Hm, yes... It's more like a single sensor element's physical area.
Actually, the "single sensor element's physical area" corresponds to the pixel sample area: the random points around the pixel location through which we fire rays.
In this case, we're using "aperture" to talk about the diameter of the disk around the ray origin, which gives us defocus blur. For each ray in the scene, rays begin at some random location on a disk around the projection point, and fire through a random location in a box or disk around the pixel location — there are two random regions we're sample to construct a simple ray, further compounding the opportunity for confusion.
Ah, yes of course, pardon my confusion.
The book mentions the "thin lens approximation". In this model, the ray originating disk could be named the "aperture", as early text says that the aperture effectively alters the size of the lens. Or, you could just say that the flat disk is the thin/flat lens.

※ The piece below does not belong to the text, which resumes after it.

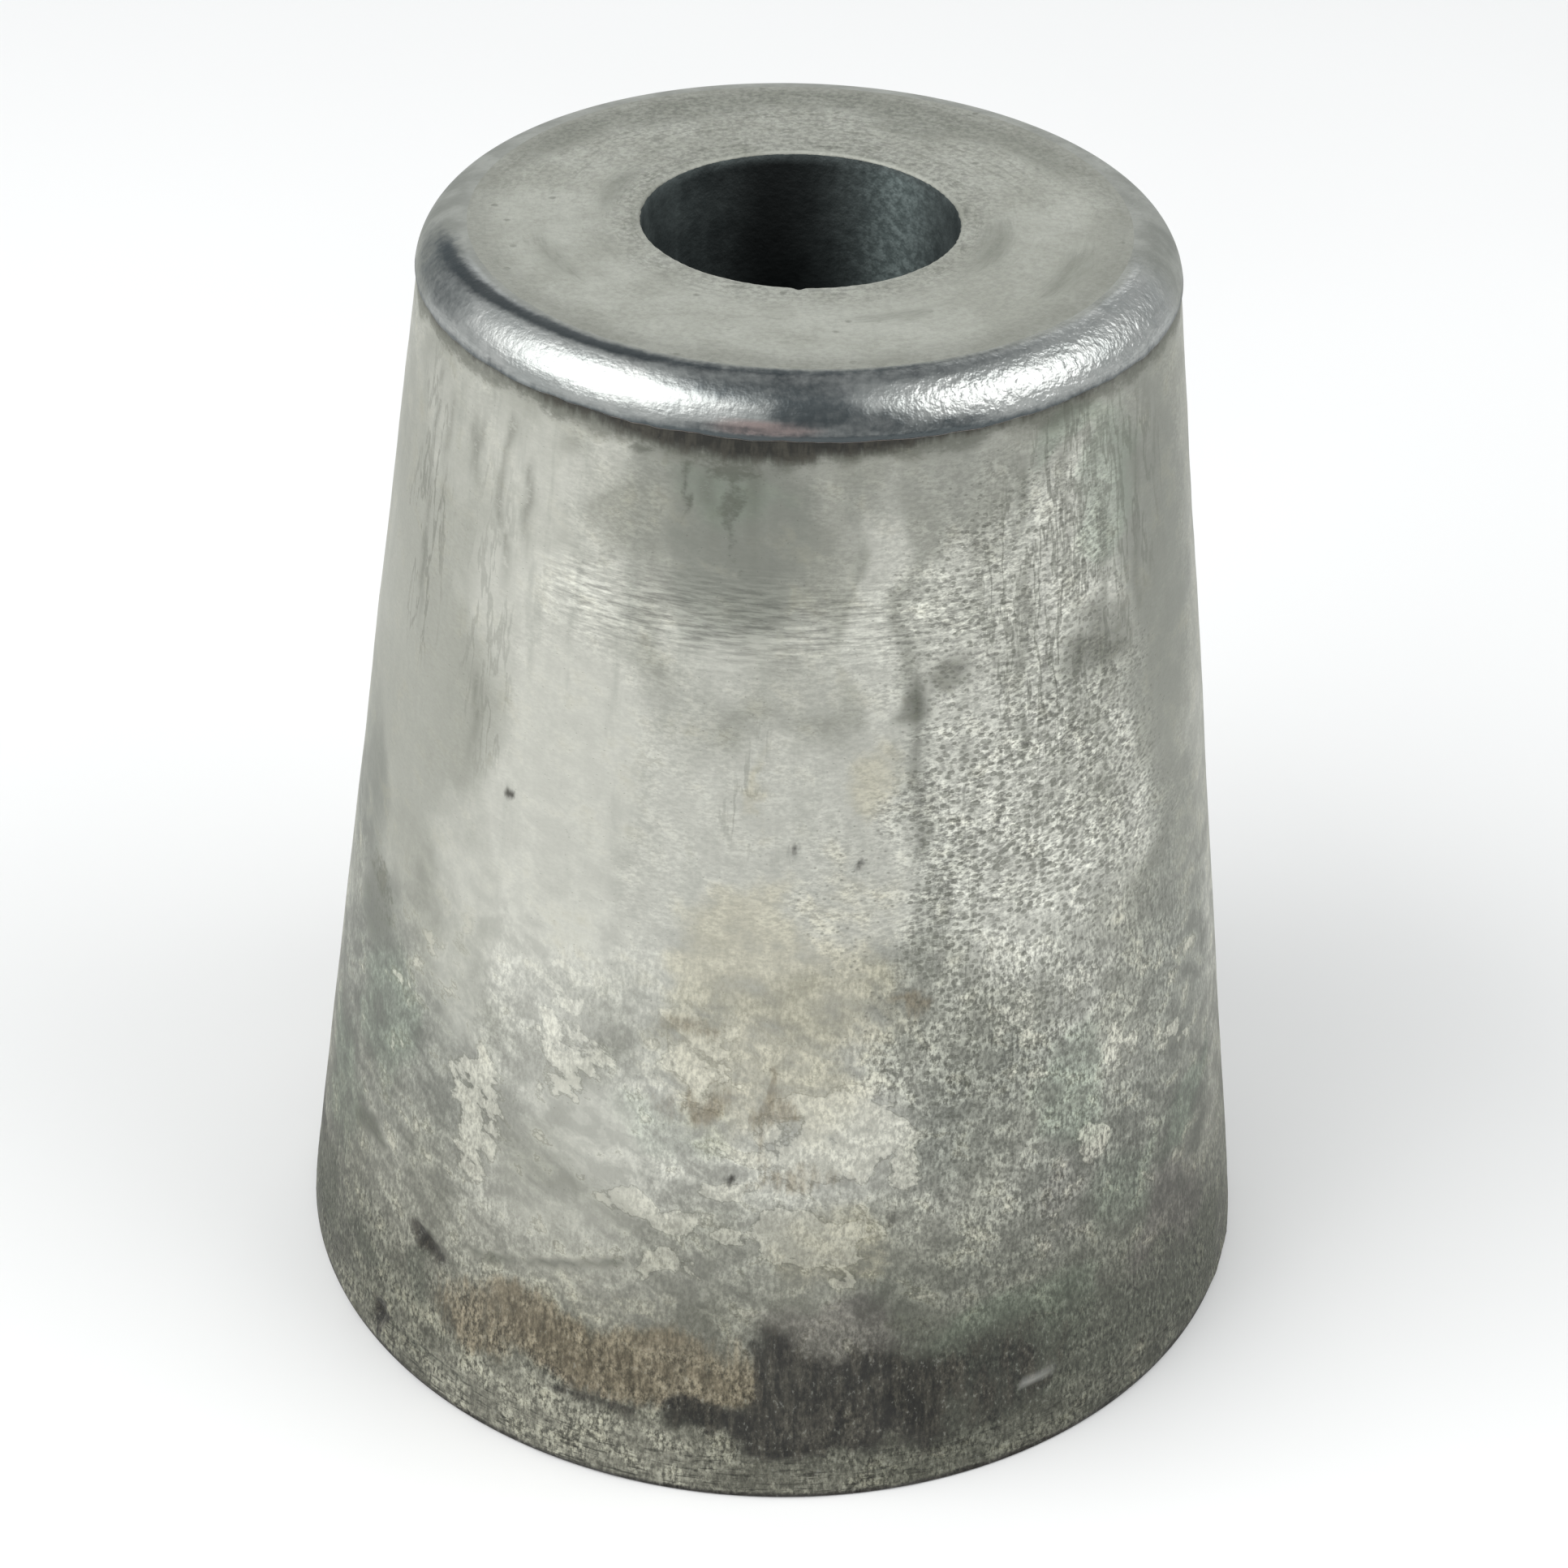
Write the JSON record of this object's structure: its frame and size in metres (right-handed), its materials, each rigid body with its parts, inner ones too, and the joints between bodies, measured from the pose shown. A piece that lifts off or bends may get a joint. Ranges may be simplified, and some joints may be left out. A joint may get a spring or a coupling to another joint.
{
  "type": "tapered sacrificial anode",
  "caption": "Tapered zinc anode with a polished rounded rim, screwed to the nut at the end of a boat's propeller shaft so that it corrodes in the propeller's place.",
  "frame": {"origin": "centre of the base, the wide flat face that bears on the propeller nut", "axes": "+Z along the bore from the base to the narrow end; the piece is round about it, and two corners of the bush's hexagon lie on Y"},
  "size_m": [0.0514, 0.0514, 0.058],
  "materials": {
    "zinc": "matte",
    "bush_steel": "satin"
  },
  "bodies": {
    "root": {"anode_casting": "zinc", "screw_seat_bush": "bush_steel"}
  },
  "joints": []
}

The current code refers to defocus angle, defocus disk, and defocus radius. So we have the following possibilities for naming:
- defocus angle / aperture angle / lens angle
- defocus disk / aperture / lens
- defocus radius / aperture radius / lens radius
For now, I'm proceeding with "defocus". I don't like "aperture", since that's an opening through which things pass, which doesn't match our model. I don't like "lens", since that's all about bending light rays, which we don't do in camera.
Just noticed that our images name this the "lens" instead of the "aperture". We should change either the figures or the code to match.
Additionally, we flip from talking about the viewport to talking about the "focus plane" / "image plane", without mentioning that the viewport is placed on this plane. Will fix that.